The doctrine of Gethsemane is just one of the many reasons to be grateful for the Restoration of the gospel of Jesus Christ through the Prophet Joseph Smith. Although “no mortal mind can conceive the full import of what Christ did in Gethsemane,” through modern revelation and living prophets we know the following:

“We know he sweat great gouts of blood from every pore as he drained the dregs of that bitter cup his Father had given him.

“We know he suffered, both body and spirit, more than it is possible for man to suffer, except it be unto death.

“We know that in some way, incomprehensible to us, his suffering satisfied the demands of justice, ransomed penitent souls from the pains and penalties of sin, and made mercy available to those who believe in his holy name.

“We know that he lay prostrate upon the ground as the pains and agonies of an infinite burden caused him to tremble and would that he might not drink the bitter cup.

“We know that an angel came from the courts of glory to strengthen him in his ordeal, and we suppose it was mighty Michael, who foremost fell that mortal man might be.

“As near as we can judge, these infinite agonies—this suffering beyond compare—continued for some three or four hours…

“And now, as pertaining to this perfect atonement, wrought by the shedding of the blood of God—I testify that it took place in Gethsemane and at Golgotha, and as pertaining to Jesus Christ, I testify that he is the Son of the Living God and was crucified for the sins of the world. He is our Lord, our God, and our King.
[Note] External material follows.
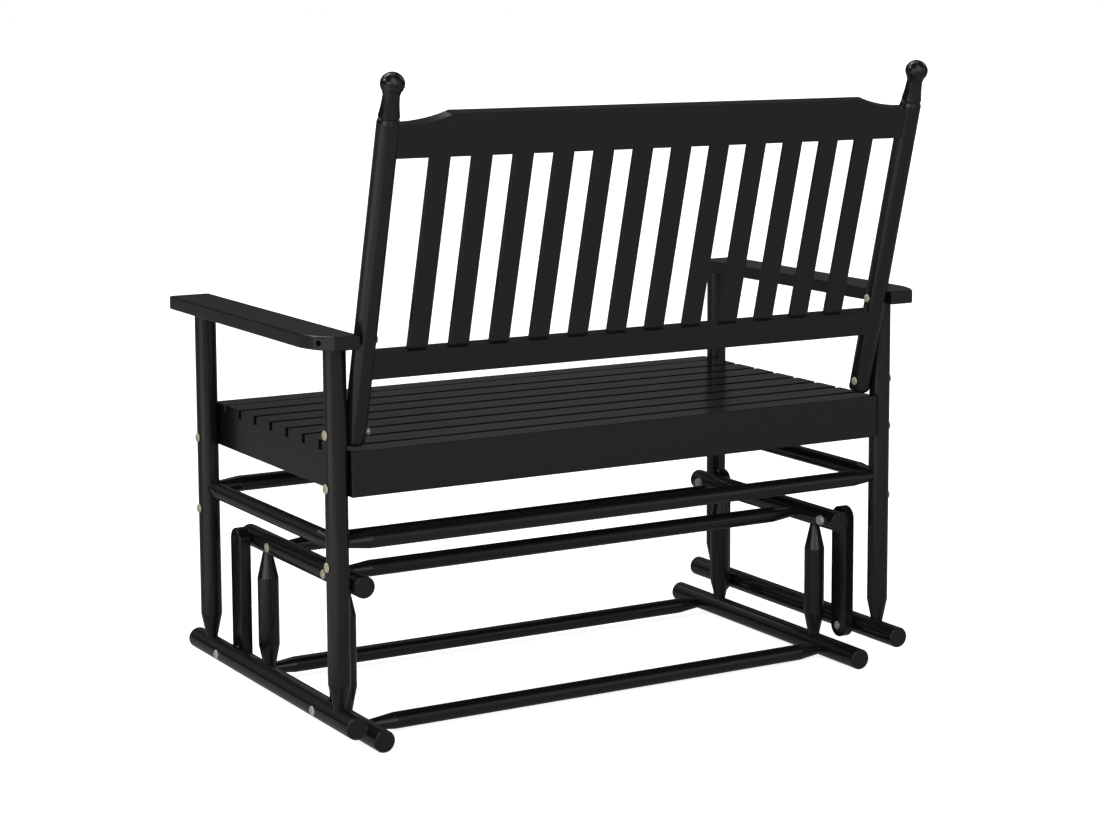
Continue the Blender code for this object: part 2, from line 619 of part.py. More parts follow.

This I know of myself independent of any other person.” (Elder Bruce R. McConkie, Ensign May 1985, emphasis added)

Truly, these are things we know independent of any other person or church, for they are not beliefs we share in common with other Christian churches. We know them because Jesus Christ revealed and restored them through the prophet Joseph Smith. May we forever be grateful for what has revealed in our day and share it with all who desire to know more about the Atonement of Jesus Christ.